### Written exercise
Skip every image and restate the data word for word.

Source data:
****************************************
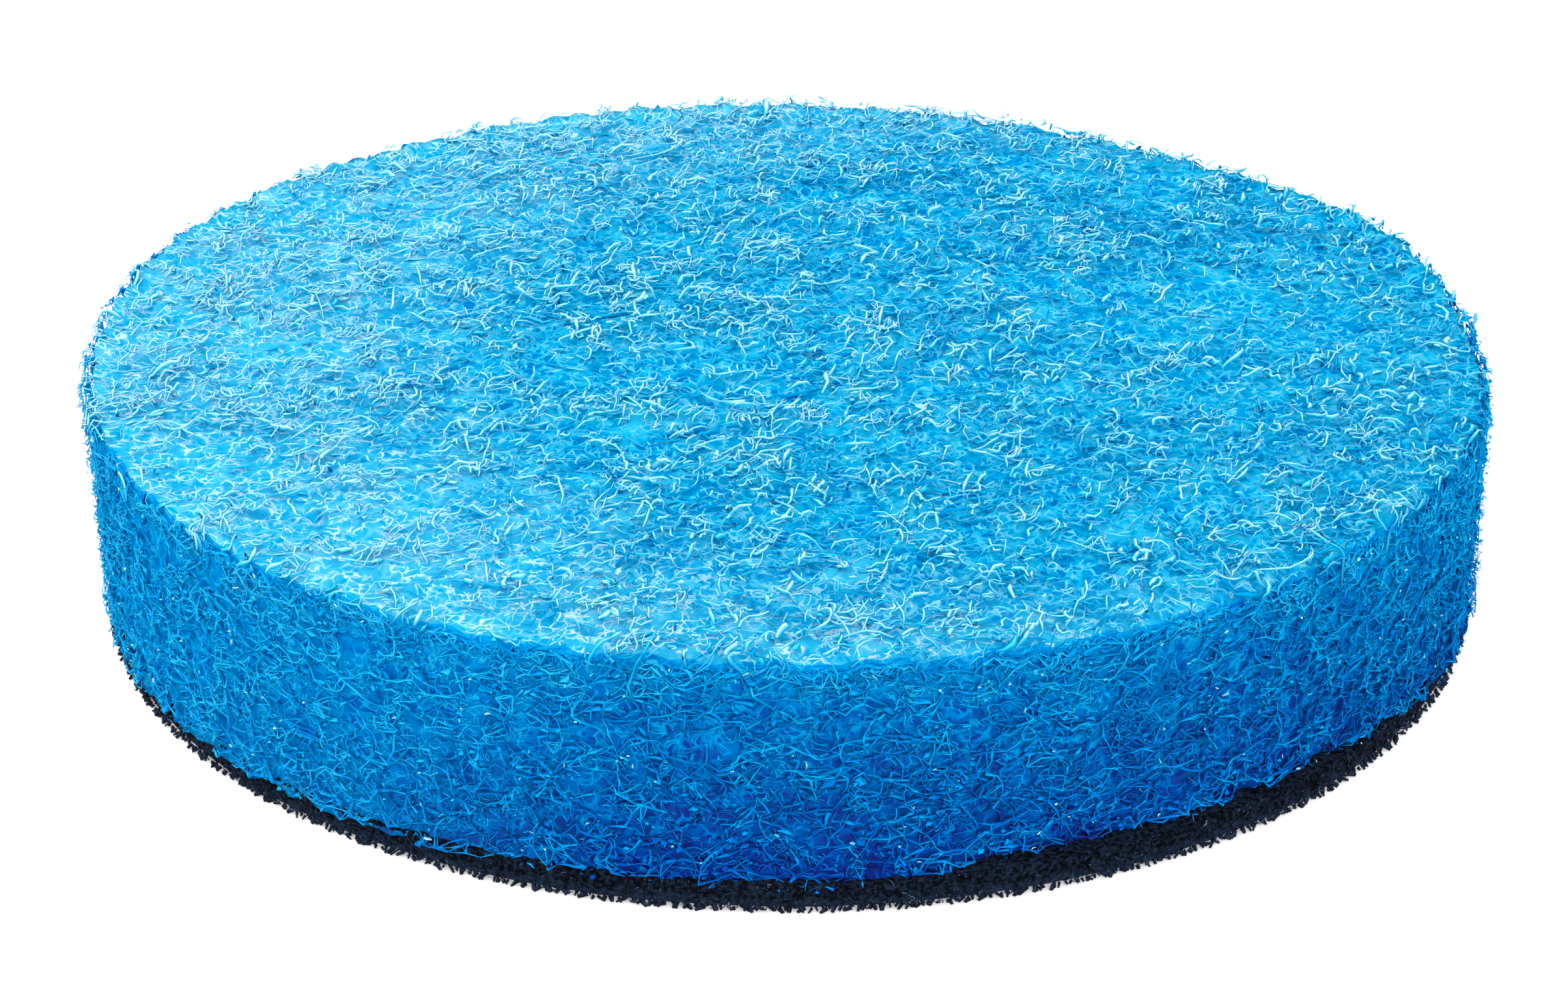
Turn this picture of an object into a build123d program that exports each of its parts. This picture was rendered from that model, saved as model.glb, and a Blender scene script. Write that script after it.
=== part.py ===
"""Round scrub pad: a blue non-woven scouring disc laminated to black loop cloth.

fibre_web is die-cut from a lofty sheet of crimped fibres that resin bonds where they cross, so its
faces are a mat of strands over small open pits, and its cut edge is ragged.  loop_backing is the
cloth whose loops grip the hook plate of a hand machine.  The two are bonded face to face.

Frame: millimetres, +Z up.  The origin is the middle of the lower face of the cloth, on which the
pad lies.
"""

from build123d import *
import os
from math import cos, pi, radians, sin, sqrt
from random import Random

# Driving dimensions
pad_diameter = 75.0
web_thickness = 11.9
cloth_diameter = 74.2
cloth_thickness = 1.5
cloth_middle = Vector(0.25, -0.3, 0)  # the cloth is laminated a little off the web's middle

# The web's die-cut outline
web_radius = pad_diameter / 2
web_bottom = cloth_thickness
web_top = web_bottom + web_thickness
skin_depth = 0.6  # the matted skin lies this far under the highest strands
web_stretch = 0.25  # the web relaxes after the cut and ends this much narrower along X than along Y
web_ragged = 0.14  # the cut edge strays this far in and out
web_facets = 96
edge_break = 0.4  # loose fibres take the sharp corner off the top edge

# Strands: bundles of fibre that come up out of the skin, bend at a crimp and go down again
face_strands = 104
wall_strands = 48
strand_width = 0.9
strand_depth = 0.6  # from the crest of a strand down to its widest place
strand_reach = 3.7  # from the crimp to either end
strand_dive = 0.8  # how far an end lies below the crimp
crest_stray = 0.2  # how far the crest of a strand may lie under the highest
carding_angle = 14  # the way that most fibres lie on the face, in degrees from +X
carding_stray = 68  # how far from it a strand may lie
crimp_stray = 25  # how far either end may turn aside at the crimp
wall_margin = 1.8  # crimps on the wall keep this far from its edges
wall_stray = 24  # how far a strand on the wall may leave the level

# Pits: the three-cornered voids between crossing strands
face_pits = 110
wall_pit_rows, wall_pits_per_row = 4, 20
pit_length, pit_width, pit_depth = 3.0, 1.5, 0.9
pit_lead = 0.3  # the cutter starts this far outside the skin

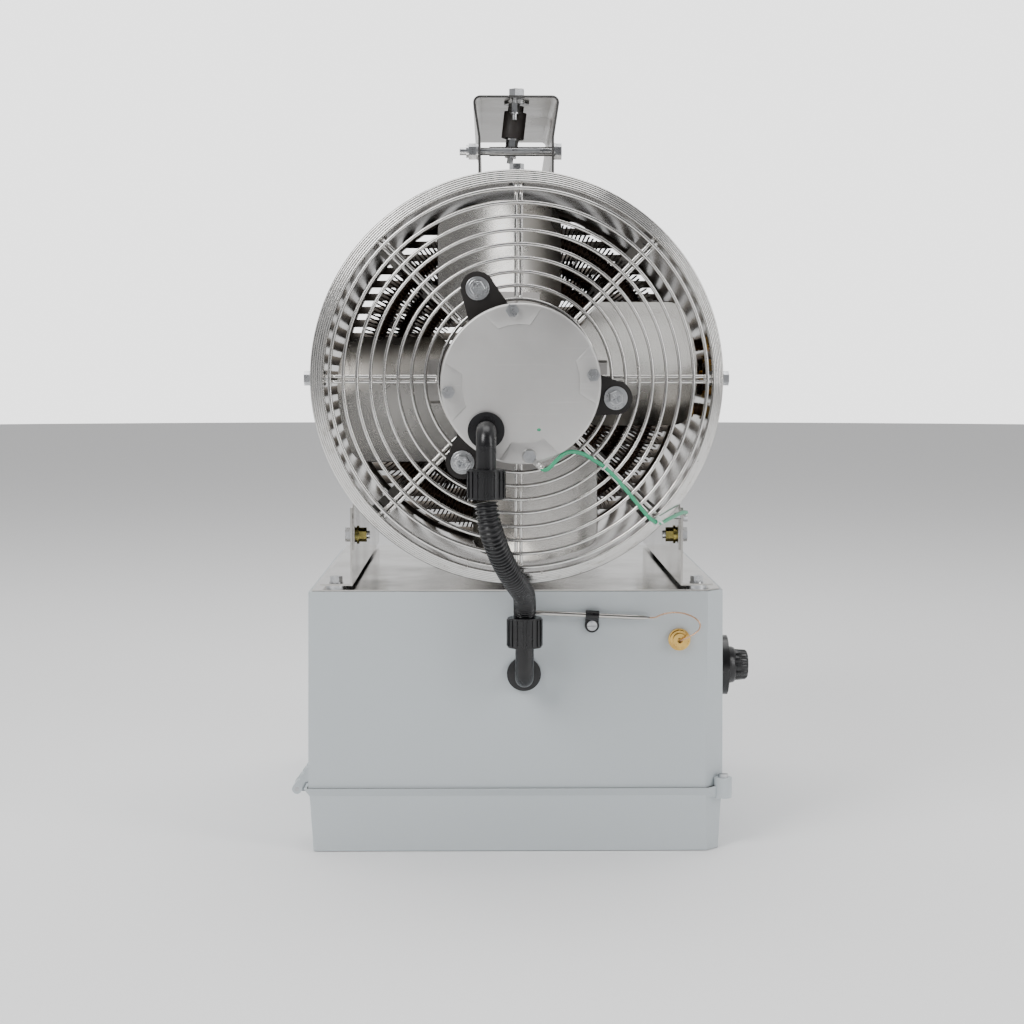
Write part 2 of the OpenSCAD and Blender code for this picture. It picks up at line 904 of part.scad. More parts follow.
// Flat outline of a blade: straight flanks, a round tip and rounded corners
function blade_outline() =
    let (right = blade_w / 2 + blade_shift - blade_corner,
         left = -blade_w / 2 + blade_shift + blade_corner,
         right_z = sqrt(pow(tip_r - blade_corner, 2) - right * right),
         left_z = sqrt(pow(tip_r - blade_corner, 2) - left * left),
         right_a = atan2(right_z, right),
         left_a = atan2(left_z, left))
    concat([[-16, blade_root], [16, blade_root], [right + blade_corner, 52]],
           arc(right, right_z, blade_corner, 0, right_a),
           arc(0, 0, tip_r, right_a + 2, left_a - 2, 14),
           arc(left, left_z, blade_corner, left_a, 180),
           [[left - blade_corner, 52]]);

module impeller_blade(number) {
    color(stainless)
        blade_place(number)
            difference() {
                intersection() {
                    rotate([90, 0, 0]) linear_extrude(60, center = true) polygon(blade_outline());
                    translate([blade_shift, blade_camber_r, 0])
                        difference() {
                            cylinder(r = blade_camber_r + blade_t / 2, h = tip_r + 10);
                            translate([0, 0, -1])
                                cylinder(r = blade_camber_r - blade_t / 2, h = tip_r + 12);
                        }
                }
                for (r = [36, 50])
                    translate([0, 0, r]) rotate([90, 0, 0]) cylinder(r = 2.5, h = 20, center = true);
            }
}

module impeller_blade_1() { impeller_blade(1); }
module impeller_blade_2() { impeller_blade(2); }
module impeller_blade_3() { impeller_blade(3); }
module impeller_blade_4() { impeller_blade(4); }

// ---------------------------------------------------------------- heating elements

// A finned tube bent into an open ring; its bare tails run to the wall on the right
module heating_element(ring_r, y, tail_z) {
    tail_angle = asin(tail_z / ring_r);
    color("#4b3a30")
        intersection() {
            on_drum_axis()
                cylinder(r = drum_r - drum_sheet - 0.1, h = 300, center = true);
            translate([0, y, axis_z])
                rotate([90, 0, 0]) {
                    rotate([0, 0, element_open / 2])
                        rotate_extrude(angle = 360 - element_open) translate([ring_r, 0]) circle(r = fin_r);
                    rotate([0, 0, tail_angle])
                        rotate_extrude(angle = 360 - 2 * tail_angle) translate([ring_r, 0])
                            circle(r = tube_r);
                    for (side = [-1, 1])
                        translate([ring_r * cos(tail_angle) - 0.5, side * tail_z, 0])
                            rotate([0, 90, 0]) {
                                cylinder(r = tube_r, h = drum_r);
                                translate([0, 0, drum_r - 8 - ring_r * cos(tail_angle)])
                                    cylinder(r = tube_r + 1.8, h = 12);
                            }
                }
        }
}

module heating_element_outer() { heating_element(97, element_rear_y, 97 * sin(element_open / 2)); }
module heating_element_inner() { heating_element(68, element_rear_y, 5); }
module heating_element_middle() { heating_element(83, element_front_y, 8); }

// Straps from the drum wall inwards between the two layers of elements
module element_brackets() {
    strap_t = 1.5;
    color("#7d7872")
        for (turn = [45 : 90 : 315])
            translate([0, (element_rear_y + element_front_y) / 2, axis_z])
                rotate([0, -turn, 0]) {
                    translate([56, -strap_t / 2, -6]) cube([drum_r - drum_sheet - 0.8 - 56, strap_t, 12]);
                    translate([drum_r - drum_sheet - 1.8, -strap_t / 2, -6]) cube([1.5, 18, 12]);
                }
}

module limit_thermostat() {
    color(brass_yellow)
        translate([0, 22, axis_z + 2]) {
            rod_x(8, 114, 126.5);
            translate([124.5, -13, -6]) cube([2, 26, 12]);
            for (side = [-1, 1])
                translate([106, -3, side * 4 - 0.4]) cube([9, 6, 0.8]);
        }
}

// ---------------------------------------------------------------- conduit

// A quarter bend with a flange at one end: the axis starts along -Y and turns towards +Z or -Z
module gland_elbow(y, z, reach, run, up) {
    bend = 8;
    direction = up ? 1 : -1;
    rod_y(gland_r, y - 3, y, 0, z);
    rod_y(elbow_tube_r, y - reach + bend, y, 0, z);
    translate([0, y - reach + bend, z + direction * bend])
        rotate([90, 0, 90])
            rotate([0, 0, up ? 180 : 90])
                rotate_extrude(angle = 90) translate([bend, 0]) circle(r = elbow_tube_r);
    translate([0, y - reach, up ? z + bend : z - bend - run])
        cylinder(r = elbow_tube_r, h = run);
}

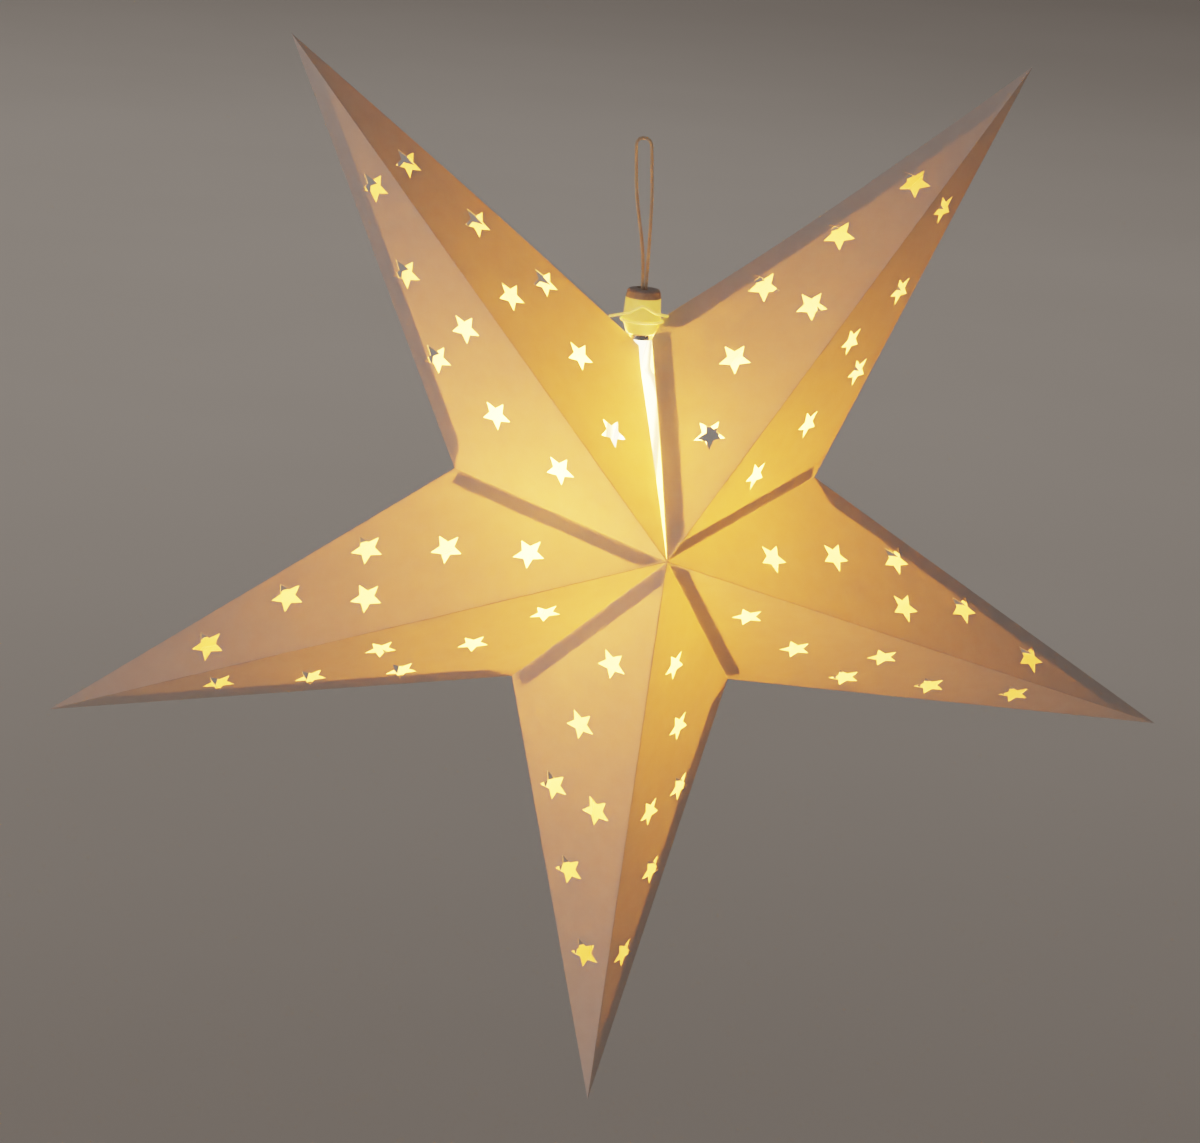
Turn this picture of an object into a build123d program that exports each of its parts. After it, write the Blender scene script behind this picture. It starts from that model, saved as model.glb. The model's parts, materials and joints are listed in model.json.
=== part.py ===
****************************************
### Worked solution
Turn this picture of an object into a build123d program that exports each of its parts. This picture was rendered from that model, saved as model.glb, and a Blender scene script. Write that script after it.
=== part.py ===
"""Round scrub pad: a blue non-woven scouring disc laminated to black loop cloth.

fibre_web is die-cut from a lofty sheet of crimped fibres that resin bonds where they cross, so its
faces are a mat of strands over small open pits, and its cut edge is ragged.  loop_backing is the
cloth whose loops grip the hook plate of a hand machine.  The two are bonded face to face.

Frame: millimetres, +Z up.  The origin is the middle of the lower face of the cloth, on which the
pad lies.
"""

from build123d import *
import os
from math import cos, pi, radians, sin, sqrt
from random import Random

# Driving dimensions
pad_diameter = 75.0
web_thickness = 11.9
cloth_diameter = 74.2
cloth_thickness = 1.5
cloth_middle = Vector(0.25, -0.3, 0)  # the cloth is laminated a little off the web's middle

# The web's die-cut outline
web_radius = pad_diameter / 2
web_bottom = cloth_thickness
web_top = web_bottom + web_thickness
skin_depth = 0.6  # the matted skin lies this far under the highest strands
web_stretch = 0.25  # the web relaxes after the cut and ends this much narrower along X than along Y
web_ragged = 0.14  # the cut edge strays this far in and out
web_facets = 96
edge_break = 0.4  # loose fibres take the sharp corner off the top edge

# Strands: bundles of fibre that come up out of the skin, bend at a crimp and go down again
face_strands = 104
wall_strands = 48
strand_width = 0.9
strand_depth = 0.6  # from the crest of a strand down to its widest place
strand_reach = 3.7  # from the crimp to either end
strand_dive = 0.8  # how far an end lies below the crimp
crest_stray = 0.2  # how far the crest of a strand may lie under the highest
carding_angle = 14  # the way that most fibres lie on the face, in degrees from +X
carding_stray = 68  # how far from it a strand may lie
crimp_stray = 25  # how far either end may turn aside at the crimp
wall_margin = 1.8  # crimps on the wall keep this far from its edges
wall_stray = 24  # how far a strand on the wall may leave the level

# Pits: the three-cornered voids between crossing strands
face_pits = 110
wall_pit_rows, wall_pits_per_row = 4, 20
pit_length, pit_width, pit_depth = 3.0, 1.5, 0.9
pit_lead = 0.3  # the cutter starts this far outside the skin

Write part 2 of the OpenSCAD and Blender code for this picture. It picks up at line 904 of part.scad. More parts follow.
// Flat outline of a blade: straight flanks, a round tip and rounded corners
function blade_outline() =
    let (right = blade_w / 2 + blade_shift - blade_corner,
         left = -blade_w / 2 + blade_shift + blade_corner,
         right_z = sqrt(pow(tip_r - blade_corner, 2) - right * right),
         left_z = sqrt(pow(tip_r - blade_corner, 2) - left * left),
         right_a = atan2(right_z, right),
         left_a = atan2(left_z, left))
    concat([[-16, blade_root], [16, blade_root], [right + blade_corner, 52]],
           arc(right, right_z, blade_corner, 0, right_a),
           arc(0, 0, tip_r, right_a + 2, left_a - 2, 14),
           arc(left, left_z, blade_corner, left_a, 180),
           [[left - blade_corner, 52]]);

module impeller_blade(number) {
    color(stainless)
        blade_place(number)
            difference() {
                intersection() {
                    rotate([90, 0, 0]) linear_extrude(60, center = true) polygon(blade_outline());
                    translate([blade_shift, blade_camber_r, 0])
                        difference() {
                            cylinder(r = blade_camber_r + blade_t / 2, h = tip_r + 10);
                            translate([0, 0, -1])
                                cylinder(r = blade_camber_r - blade_t / 2, h = tip_r + 12);
                        }
                }
                for (r = [36, 50])
                    translate([0, 0, r]) rotate([90, 0, 0]) cylinder(r = 2.5, h = 20, center = true);
            }
}

module impeller_blade_1() { impeller_blade(1); }
module impeller_blade_2() { impeller_blade(2); }
module impeller_blade_3() { impeller_blade(3); }
module impeller_blade_4() { impeller_blade(4); }

// ---------------------------------------------------------------- heating elements

// A finned tube bent into an open ring; its bare tails run to the wall on the right
module heating_element(ring_r, y, tail_z) {
    tail_angle = asin(tail_z / ring_r);
    color("#4b3a30")
        intersection() {
            on_drum_axis()
                cylinder(r = drum_r - drum_sheet - 0.1, h = 300, center = true);
            translate([0, y, axis_z])
                rotate([90, 0, 0]) {
                    rotate([0, 0, element_open / 2])
                        rotate_extrude(angle = 360 - element_open) translate([ring_r, 0]) circle(r = fin_r);
                    rotate([0, 0, tail_angle])
                        rotate_extrude(angle = 360 - 2 * tail_angle) translate([ring_r, 0])
                            circle(r = tube_r);
                    for (side = [-1, 1])
                        translate([ring_r * cos(tail_angle) - 0.5, side * tail_z, 0])
                            rotate([0, 90, 0]) {
                                cylinder(r = tube_r, h = drum_r);
                                translate([0, 0, drum_r - 8 - ring_r * cos(tail_angle)])
                                    cylinder(r = tube_r + 1.8, h = 12);
                            }
                }
        }
}

module heating_element_outer() { heating_element(97, element_rear_y, 97 * sin(element_open / 2)); }
module heating_element_inner() { heating_element(68, element_rear_y, 5); }
module heating_element_middle() { heating_element(83, element_front_y, 8); }

// Straps from the drum wall inwards between the two layers of elements
module element_brackets() {
    strap_t = 1.5;
    color("#7d7872")
        for (turn = [45 : 90 : 315])
            translate([0, (element_rear_y + element_front_y) / 2, axis_z])
                rotate([0, -turn, 0]) {
                    translate([56, -strap_t / 2, -6]) cube([drum_r - drum_sheet - 0.8 - 56, strap_t, 12]);
                    translate([drum_r - drum_sheet - 1.8, -strap_t / 2, -6]) cube([1.5, 18, 12]);
                }
}

module limit_thermostat() {
    color(brass_yellow)
        translate([0, 22, axis_z + 2]) {
            rod_x(8, 114, 126.5);
            translate([124.5, -13, -6]) cube([2, 26, 12]);
            for (side = [-1, 1])
                translate([106, -3, side * 4 - 0.4]) cube([9, 6, 0.8]);
        }
}

// ---------------------------------------------------------------- conduit

// A quarter bend with a flange at one end: the axis starts along -Y and turns towards +Z or -Z
module gland_elbow(y, z, reach, run, up) {
    bend = 8;
    direction = up ? 1 : -1;
    rod_y(gland_r, y - 3, y, 0, z);
    rod_y(elbow_tube_r, y - reach + bend, y, 0, z);
    translate([0, y - reach + bend, z + direction * bend])
        rotate([90, 0, 90])
            rotate([0, 0, up ? 180 : 90])
                rotate_extrude(angle = 90) translate([bend, 0]) circle(r = elbow_tube_r);
    translate([0, y - reach, up ? z + bend : z - bend - run])
        cylinder(r = elbow_tube_r, h = run);
}

Turn this picture of an object into a build123d program that exports each of its parts. After it, write the Blender scene script behind this picture. It starts from that model, saved as model.glb. The model's parts, materials and joints are listed in model.json.
=== part.py ===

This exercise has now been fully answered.